Left: Drawing of No 27 Poultry, former HQ of Midland Bank, by Cyril Farey. Courtesy of The Ned
Right: The building as it is today — its façade has recently been cleaned. Courtesy of The Ned
A bar in the hotel. Courtesy of The Ned
Visit to No 27 Poultry, former Midland Bank HQ, Now to be a Hotel called The Ned
By Martin Lutyens
Edwin Lutyens designed this Grade I-listed building in 1924 as the headquarters of Midland Bank in the City of London, returning to extend it from 1935 to 1937. Following Midland’s acquisition by HSBC in 1992, the building was vacated, stood empty for several years and was eventually bought by a private investment company.
This new owner has entered into a venture with Soho House and New York hotel developer Sydell Group to convert it into a five-star hotel with nine restaurants and bars, a rooftop terrace with a swimming pool and another pool and a spa in the basement.
These companies consulted The Lutyens Trust at several stages of the planning of this hugely complicated project. They also commissioned Candia Lutyens to supply lighting fittings and a replica of a Lutyens clock for the reception area. As a result of these commissions, Candia and I were invited to look round the building in early February.
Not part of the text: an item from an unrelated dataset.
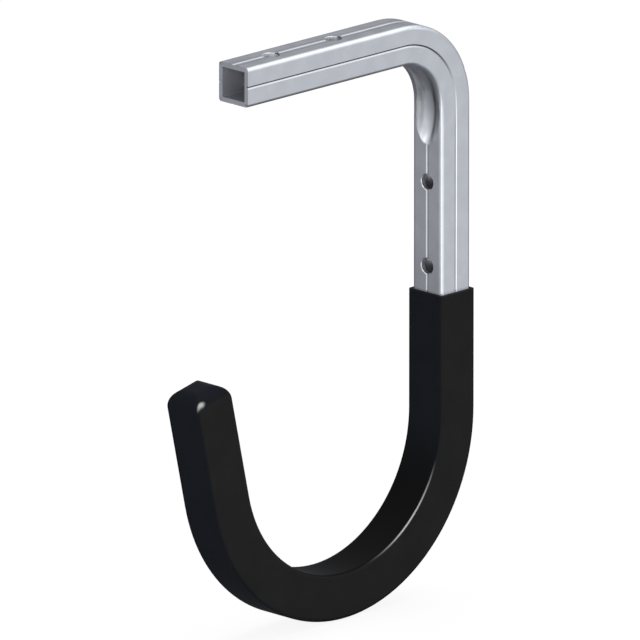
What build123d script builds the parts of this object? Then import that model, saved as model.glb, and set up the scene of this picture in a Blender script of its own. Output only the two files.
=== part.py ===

On entering via its Prince’s Street entrance, we were equipped with high-vis jackets, steel-toe boots and hard hats. The need for these soon became apparent: the banking hall and the lower-ground floor, including the strong room, were alive with construction teams, equipment and materials. As we took all this in, it was a relief to find that considerable care was being taken to protect the banking hall’s great green verdite columns and other elements of the original design. We noted that the ceiling lights in the banking hall, which replaced the original ones at some point during Midland’s occupation, had themselves been replaced with others replicating the original design. The lower-ground floor was being significantly altered, with the installation of the pool and spa, though the great, round strong-room doors, marble staircase and safe-deposit corridor and boxes remain intact. We both thought, however, that the conversion of the lightwell in the banking hall to a platform for a piano struck an incongruous note.
Next, we were taken to the roof, where a terrace bar and the other pool are under construction, then down to the fifth-floor boardroom corridor and lobby and into the boardroom itself with its panelling and tapestries. Our tour was too short to investigate what role these grand spaces will play in the overall scheme but they are obviously not susceptible to change, and we were left with a feeling of relief that the new occupants have the sense and understanding to leave these spaces untouched, including Lutyens’s boxes for the former Midland directors’ top hats.
This enormous project is due for completion before the summer. But because of the huge amount of work that remains to be done, we shall have to wait until then to judge how well the proprietors have struck a fitting balance between conservation imperatives and the demands of a modern five-star hotel. However, our visit was encouraging as it left little doubt about how seriously they are trying to achieve both.